Letters to the Editor

Inequality in Miami-Dade

We hear the word “inequality” so often, but what’s the big deal? Can there be a better example than the information provided by the April 7 story In Miami, a few miles means a 15-year gap in length of life?

A child raised in Key Biscayne has a life expectancy of 87 years, while a child from Overtown has a life expectancy of 71 years.

Miami-Dade County isn’t the only geographic area in the United States to show such dramatic findings. What’s more, these children are more likely to have chronic illnesses, less likely to access good nutrition, medical care, quality childcare or even good-quality public schools.

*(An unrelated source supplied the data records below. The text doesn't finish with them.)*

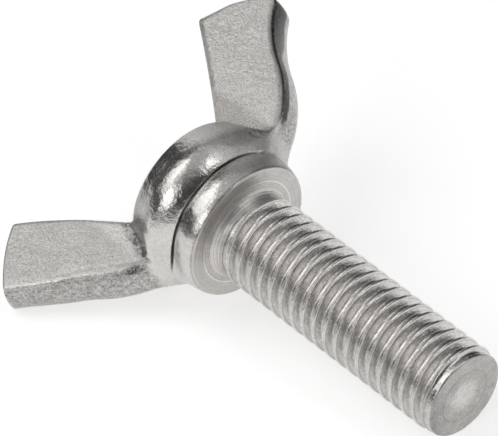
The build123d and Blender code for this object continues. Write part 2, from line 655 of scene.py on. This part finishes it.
def steel_surface(nodes, level, rough, height):
    """Joins up bare metal whose grey, roughness and relief in millimetres are given."""
    dark, light = grey(0.05, 0.002), grey(0.8, 0.026)
    colour = nodes.mix_colour((level * 0.8 + 0.2).clamp(0, 1), dark, light)
    bump = nodes.add("ShaderNodeBump", inputs={"Strength": 1.0, "Distance": MM, "Height": height})
    surface = nodes.add("ShaderNodeBsdfPrincipled", inputs={
        "Base Color": colour, "Metallic": 1.0, "Roughness": rough, "Normal": bump.outputs[0],
    })
    nodes.add("ShaderNodeOutputMaterial", inputs={"Surface": surface.outputs[0]})


def patch(nodes, vector, middle, reach):
    """1 at a spot on the head, falling to 0 at reach millimetres off along each axis."""
    off = nodes.add("ShaderNodeVectorMath", {"operation": "SUBTRACT"}, {0: vector, 1: middle}).outputs[0]
    scaled = nodes.add("ShaderNodeVectorMath", {"operation": "DIVIDE"}, {0: off, 1: reach}).outputs[0]
    length = nodes.number("ShaderNodeVectorMath", {"operation": "LENGTH"}, {0: scaled}, "Value")
    return 1 - length.ramp(0.5, 1.0)


def turning_lines(nodes, radius, z, scale):
    """Fine lines round the axis, from -0.5 to 0.5."""
    polar = nodes.add("ShaderNodeCombineXYZ", inputs={0: radius, 1: z}).outputs[0]
    return noise(nodes, polar, scale, 3.0, 0.7) - 0.5


def forged_steel():
    """Tumbled forged stainless, matt on the broad faces, brighter on the hub, with painted shade, mottled
    like scale, in the corners and along some edges, and a painted highlight round the neck.
    """
    material, nodes = new_material("forged_steel")
    vector, (x, y, z) = head_coordinates(nodes)
    radius = (x * x + y * y).math("SQRT")
    thick = y.math("ABSOLUTE")
    speck = noise(nodes, vector, 7.0, 2.0, 0.9) - 0.5
    pits = noise(nodes, vector, 3.0, 4.0, 0.6) - 0.5
    clouds = noise(nodes, vector, 0.6, 2.0) - 0.5
    waves = noise(nodes, vector, 0.8, 3.0)

    # The wings: their broad faces, the trimmed edges, and painted shade along the upper one's inner edge
    beyond_flank = radius + z * hub_taper - flank_reach
    broad = thick.ramp(1.5, 1.7) * thick.fall(1.9, 2.1) * beyond_flank.ramp(-0.2, 0.0)
    wing = radius.ramp(7.2, 8.0)
    lower = (-x).ramp(6.0, 8.0)
    trimmed = wing * thick.fall(1.2, 1.5)
    # painted shade along the upper wing's inner edge
    inner = wing * (1 - broad) * beside(x, z, upper_inner_line).fall(0.2, 0.8) * x.ramp(3.4, 4.4)

    # The turned bearing face, with a painted highlight on the step round the neck and a painted dark line
    # along its rim
    seat = (0.12 - z).ramp(0.0, 0.06) * (collar_face_radius + 0.1 - radius).ramp(0.0, 0.15)
    neck = seat * (4.75 - radius).ramp(0.0, 0.2)
    lines = turning_lines(nodes, radius, z, 6.5) * seat
    step = seat * radius.near(4.66, 0.03, 0.1)
    rim = z.near(0.14, 0.05, 0.12) * radius.ramp(5.6, 5.8)

    # The hub, duller towards the upper wing, with painted shade on its flank towards the lower one
    dull = x.ramp(1.0, 4.0) * (1 - wing) * (1 - seat)
    shaded = patch(nodes, vector, (-5.0, -4.4, 5.9), (2.6, 2.6, 2.2))
    shaded = shaded * (z - shoulder_height).ramp(-0.1, 0.1) * (1 - broad)

    # Painted shade in the corners at the wings' roots, mottled like scale, and a painted dark band along the
    # upper wing's under edge near its root
    notch = broad * (-x).ramp(5.0, 5.5) * beyond_flank.fall(0.2, 1.0)
    lower_root = patch(nodes, vector, (-8.5, -1.35, 4.4), (2.2, 0.4, 0.9))
    upper_root = patch(nodes, vector, (6.0, -2.9, 3.9), (1.6, 1.6, 0.8))
    corners = (notch + lower_root + upper_root).math("MINIMUM", 1)
    # painted shade, mottled like scale, in the corners where the wings meet the hub
    scale = corners * (pits * 6 + speck * 6 + 0.4).clamp(0, 1)
    outward = along(x, z, wing_line)
    # a painted dark band along the upper wing's under edge, fading out along it
    shade_free = (y - outward.ramp(7.0, 9.5) * 1.2).ramp(-0.9, -0.5)
    under_edge_shade = (1 - shade_free) * (1 - broad) * wing
    under_edge_shade = under_edge_shade * beside(x, z, wing_line).ramp(1.9, 2.2) * outward.ramp(0.0, 2.0)

    # The grey: tone and grain, less the painted shades and plus the painted highlight worked out above
    level = 0.64 + clouds * 0.2 + speck * (0.6 + broad * 0.9 + dull * 0.6) + pits * 0.3
    level = level + (speck + pits) * trimmed * 0.9 + lines * (0.6 + neck * 1.2) + step * 0.25 + neck * 0.08
    level = level - seat * 0.05 - broad * lower * 0.12 - scale * 0.8 - trimmed * 0.34 - inner * 0.8
    level = level - under_edge_shade * (0.75 + speck * 3) - shaded * 0.35 - rim * (0.3 + speck * 2)
    rough = 0.2 + wing * 0.08 + broad * 0.1 + seat * 0.2 + dull * 0.28 + speck * 0.12 + scale * 0.15
    height = speck * (0.015 + broad * 0.03 + dull * 0.02) + pits * (0.02 + wing * 0.03 + corners * 0.15)
    height = height + waves * (0.1 - wing * 0.05) + lines * (0.03 + neck * 0.03)
    steel_surface(nodes, level, rough, height)
    return material


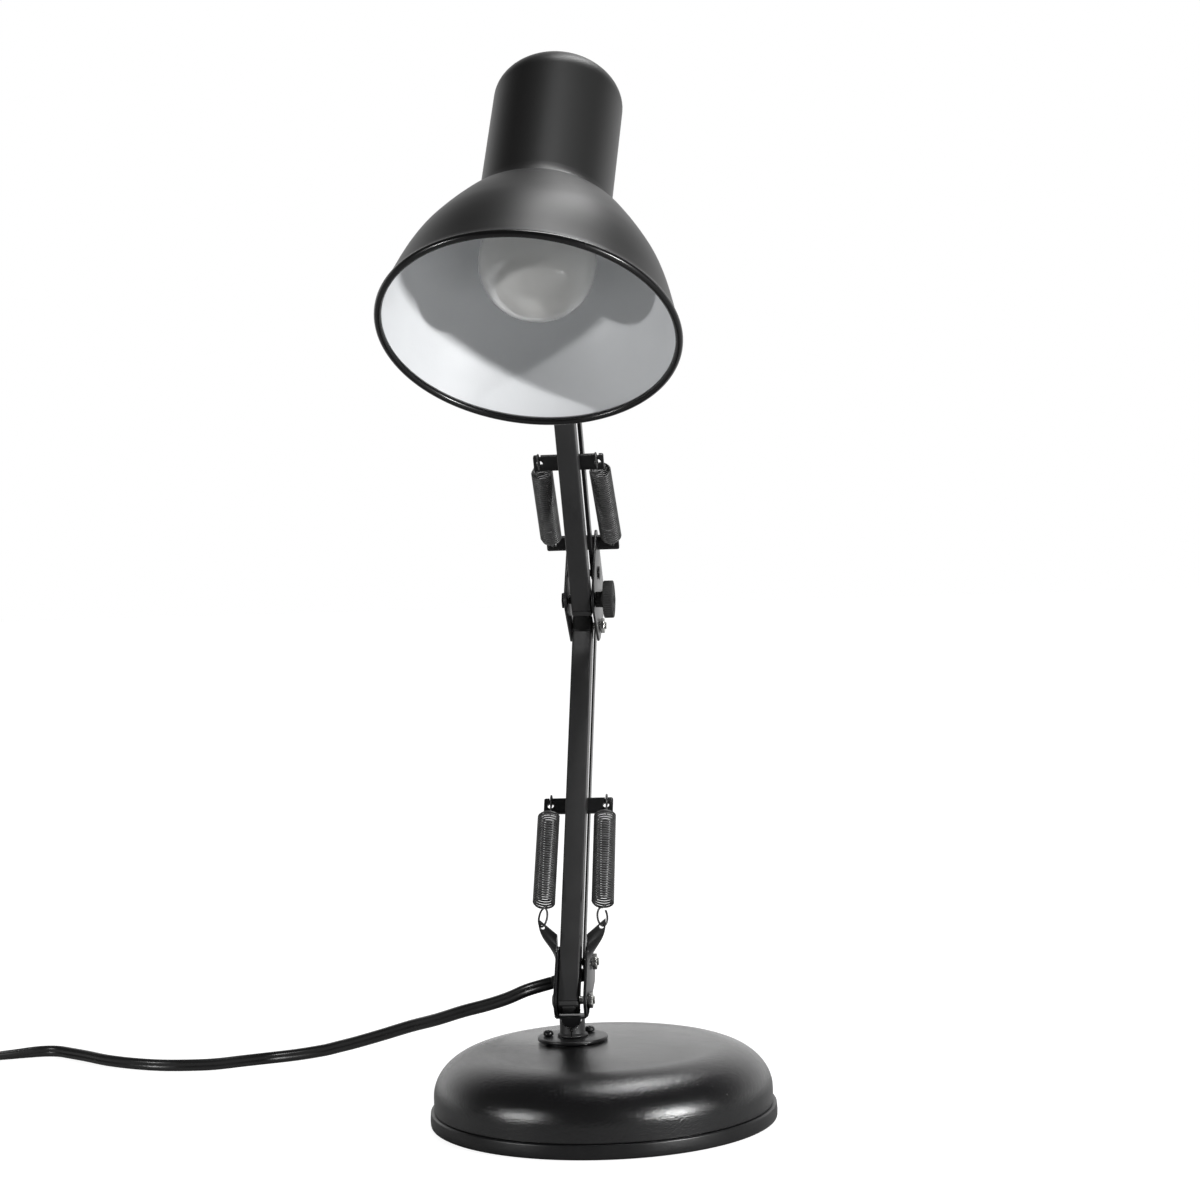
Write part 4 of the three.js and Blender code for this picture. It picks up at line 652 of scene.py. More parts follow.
def slab(
    outline: Sequence[Point2], thickness: float, edge: float = 0.2, segments: int = 2
) -> BMesh:
    """A flat plate standing on z = 0, with its outline in the xy plane and softened rims.

    Args:
        outline: The outline's points, in millimetres.
        thickness: The plate's thickness.
        edge: Width of the softened edge.
        segments: Spans across the softened edge.

    Returns:
        The plate.
    """
    part = bmesh.new()
    face = part.faces.new([part.verts.new((x, y, 0)) for x, y in outline])
    grown = bmesh.ops.extrude_face_region(part, geom=[face])["geom"]
    lifted = [g for g in grown if isinstance(g, bmesh.types.BMVert)]
    bmesh.ops.translate(part, verts=lifted, vec=(0, 0, thickness))
    bmesh.ops.recalc_face_normals(part, faces=part.faces)
    if edge:
        rims = [e for e in part.edges if abs(e.verts[0].co.z - e.verts[1].co.z) < thickness / 2]
        bmesh.ops.bevel(
            part, geom=rims, offset=edge, segments=segments, profile=0.5,
            affect="EDGES", material=-1, clamp_overlap=True,
        )
    return part


def block(size: Point3, edge: float = 0.0, segments: int = 2) -> BMesh:
    """A centred box with softened edges."""
    part = bmesh.new()
    bmesh.ops.create_cube(part, size=1)
    bmesh.ops.scale(part, vec=size, verts=part.verts)
    if edge:
        bmesh.ops.bevel(
            part, geom=part.edges[:], offset=edge, segments=segments, profile=0.5,
            affect="EDGES", material=-1, clamp_overlap=True,
        )
    return part


def tube_section(inner: float, outer: float, low: float, high: float) -> list[Point2]:
    """The section of a ring or a tube, for a closed lathe."""
    return [(inner, low), (outer, low), (outer, high), (inner, high)]


def bar(radius: float, length: float, steps: int = 32) -> BMesh:
    """A plain round bar along Z that stands on z = 0, for bores and cutters."""
    return lathe([(0, 0), (radius, 0), (radius, length), (0, length)], steps)


def sweep(section: Sequence[Point2], frames: Sequence[Matrix]) -> BMesh:
    """A section carried along a row of frames, closed at both ends.

    Args:
        section: The section's points in each frame's xy plane, in millimetres.
        frames: The frames, each with its z along the way.

    Returns:
        The swept part.
    """
    part = bmesh.new()
    verts = [part.verts.new(frames[0] @ Vector((x, y, 0))) for x, y in section]
    ring = [part.edges.new(pair) for pair in zip(verts, verts[1:] + verts[:1])]
    for before, after in zip(frames, frames[1:]):
        grown = bmesh.ops.extrude_edge_only(part, edges=ring)["geom"]
        ring = [g for g in grown if isinstance(g, bmesh.types.BMEdge) and g.is_boundary]
        moved = [g for g in grown if isinstance(g, bmesh.types.BMVert)]
        bmesh.ops.transform(part, matrix=after @ before.inverted(), verts=moved)
    bmesh.ops.holes_fill(part, edges=[e for e in part.edges if e.is_boundary], sides=0)
    bmesh.ops.recalc_face_normals(part, faces=part.faces)
    return part


def carry(points: Sequence[Vector], level: bool, first: Vector | None = None) -> list[Matrix]:
    """Frames along a line of points.

    Args:
        points: The line's points.
        level: Whether the frames' x stays level, or else turns as little as it can.
        first: The way that the line starts, where it isn't towards the second point.

    Returns:
        One frame for each point, with its z along the line.
    """
    frames = []
    side = Vector((1, 0, 0))
    for i, point in enumerate(points):
        along = points[min(i + 1, len(points) - 1)] - points[max(i - 1, 0)]
        if i == 0 and first is not None:
            along = first
        along = along.normalized()
        if level:
            side = Vector((0, 0, 1)).cross(along).normalized()
        else:
            side = (side - along * side.dot(along)).normalized()
        up = along.cross(side)
        turn = Matrix((side, up, along)).transposed().to_4x4()
        frames.append(Matrix.Translation(point) @ turn)
    return frames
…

The effect of these deficits often leads to decreased educational outcomes, so that employment opportunities are reduced. Stress is increasingly being recognized as affecting physical health, mental health and intellectual abilities, and stress levels in the neighborhoods showing these findings are usually higher than normal.

Shall we continue what we’re doing or begin the process of change? It’s largely up to our political leaders, but we have the voice and the vote.

Wil Blechman, MD, Miami

Cruz and Manhattan

With his New York values comments, Ted Cruz is between 30 Rock and a hard place.

Barry Levy,

Miami

Yelling at Scott

Re Fred Grimm’s April 7 column, The insult to Scott that sent video viral: I thought it was brave of Cara Jenkins to confront and call out Scott on these issues given he was surrounded by six staff members.

Scott refused to accept Obamacare’s Medicaid expansion, so now a million low-income Floridians are uninsured.

His defunding of Planned Parenthood especially hurts low-income women. He deserves to be berated as the worst governor in modern history — so kudos to Jenkins for her harangue.

However, she didn’t have time to mention that early in his term the “jobs governor” turned down $2.4 billion of federal dollars to establish high-speed rail in Florida, which would have created thousands of well-paying jobs, not to mention it would have lowered auto traffic and thus improved air quality.

Many people forget that he promised to create 700,000 jobs above the 1 million jobs that the economy would normally generate, so to date he is 700,000 jobs short. Scott’s staff instructed the Department of Environmental Protection and his administration not to use the words “global warming” and “climate change”— all while the streets of Miami Beach regularly flood and billions in Florida real estate is in jeopardy.

So yes, indeed: Shame on Gov. Scott!